If you don’t have the patience Google Translate, check out the original recipe for Ragu Bolognese over on the English version of Tasty, which was posted back in May. Of course I found that version only after I’d made my dinner, but somehow I didn’t manage to mess it up. It has been pointed out online that this recipe is almost identical to Gennaro Contaldo’s Classic Italian Ragu Bolognese, and after watching both videos I have to agree. Although now that I’ve Googled “how to make a bolognese ragu”, all of the recipes are very similar, which stands to reason. I think it’s just because it’s a very classic, well-known dish.

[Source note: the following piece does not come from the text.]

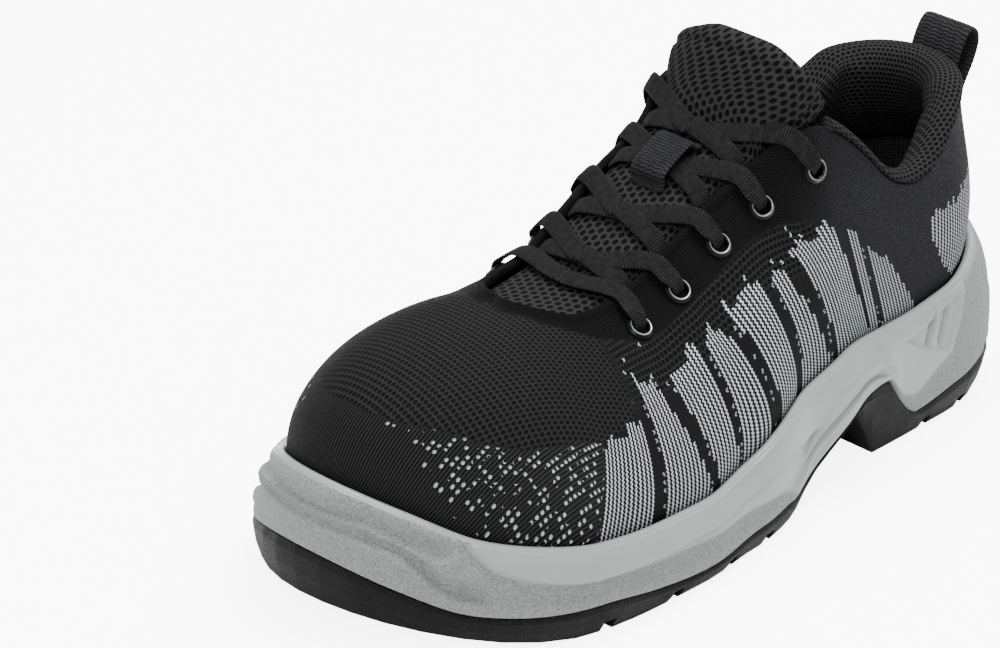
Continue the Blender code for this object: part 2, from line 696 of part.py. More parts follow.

As usual, I had to make a few changes/adjustments to make it work with what I had on hand. My carrot ended up being about 225g, so I used that much celery as well, since some of my homegrown celery stalks were a bit spindly. I also used equal weights of bacon instead of pancetta, since I had bacon on hand and they are very similar anyway. I also used fettuccine instead of tagliatelle, since the grocery store I was shopping at didn’t have tagliatelle. All that being said, I do think that I will be making this recipe again in the future!